**Brief**
Output the full listing word for word.
═══ Data section
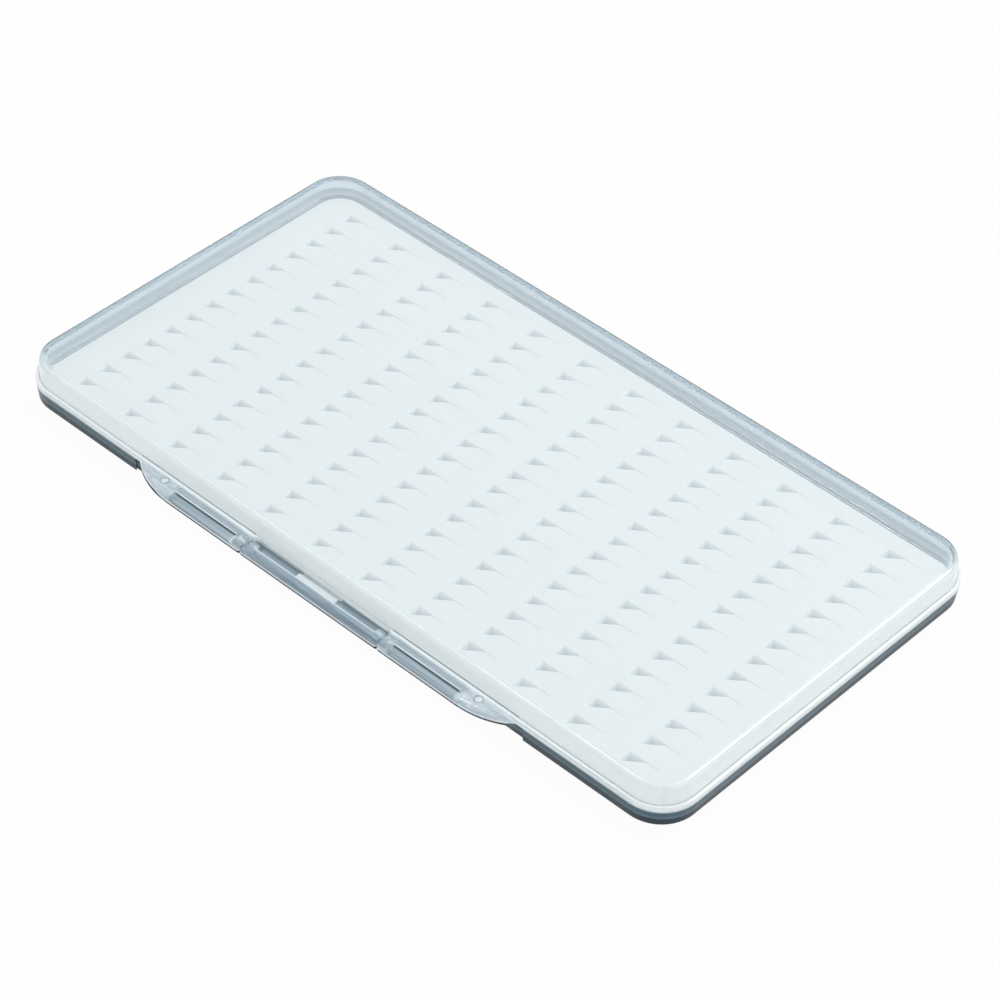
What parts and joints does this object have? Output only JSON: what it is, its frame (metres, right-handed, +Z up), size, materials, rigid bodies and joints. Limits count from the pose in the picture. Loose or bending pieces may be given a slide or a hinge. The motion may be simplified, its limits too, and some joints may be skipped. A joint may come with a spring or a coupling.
{
  "type": "slim hinged fly box",
  "caption": "Slim clear flat box with a hinged lid and a slit silicone insert that grips fishing flies by the hook.",
  "frame": {"origin": "centre of the tray's flat underside, below the middle of the round-cornered rim; the hinge lies outside it on the -Y side", "axes": "+X along the box's length, +Y across the box away from the hinge, +Z up through the lid"},
  "size_m": [0.188, 0.1035, 0.0102],
  "materials": {
    "clear_tray": "clear, glossy",
    "clear_lid": "clear, glossy",
    "silicone": "soft white silicone, matte"
  },
  "bodies": {
    "base": {"base_tray": "clear_tray", "slit_insert": "silicone"},
    "lid": {"lid": "clear_lid"}
  },
  "joints": [
    {"name": "lid_hinge", "type": "hinge", "parent": "base", "child": "lid", "pos_m": [0, -0.0525, 0.00375], "axis": [1, 0, 0], "range_deg": [0, 180]}
  ]
}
══════
**Task output**
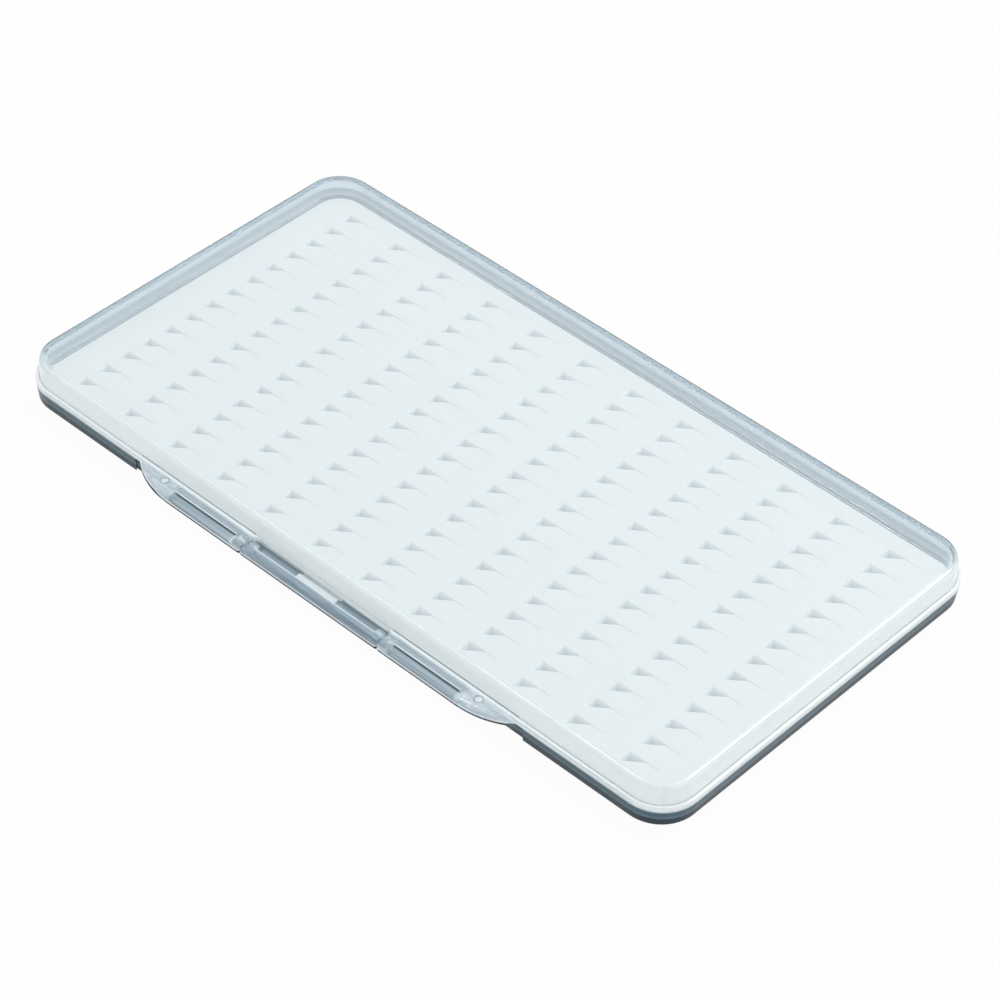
What parts and joints does this object have? Output only JSON: what it is, its frame (metres, right-handed, +Z up), size, materials, rigid bodies and joints. Limits count from the pose in the picture. Loose or bending pieces may be given a slide or a hinge. The motion may be simplified, its limits too, and some joints may be skipped. A joint may come with a spring or a coupling.
{
  "type": "slim hinged fly box",
  "caption": "Slim clear flat box with a hinged lid and a slit silicone insert that grips fishing flies by the hook.",
  "frame": {"origin": "centre of the tray's flat underside, below the middle of the round-cornered rim; the hinge lies outside it on the -Y side", "axes": "+X along the box's length, +Y across the box away from the hinge, +Z up through the lid"},
  "size_m": [0.188, 0.1035, 0.0102],
  "materials": {
    "clear_tray": "clear, glossy",
    "clear_lid": "clear, glossy",
    "silicone": "soft white silicone, matte"
  },
  "bodies": {
    "base": {"base_tray": "clear_tray", "slit_insert": "silicone"},
    "lid": {"lid": "clear_lid"}
  },
  "joints": [
    {"name": "lid_hinge", "type": "hinge", "parent": "base", "child": "lid", "pos_m": [0, -0.0525, 0.00375], "axis": [1, 0, 0], "range_deg": [0, 180]}
  ]
}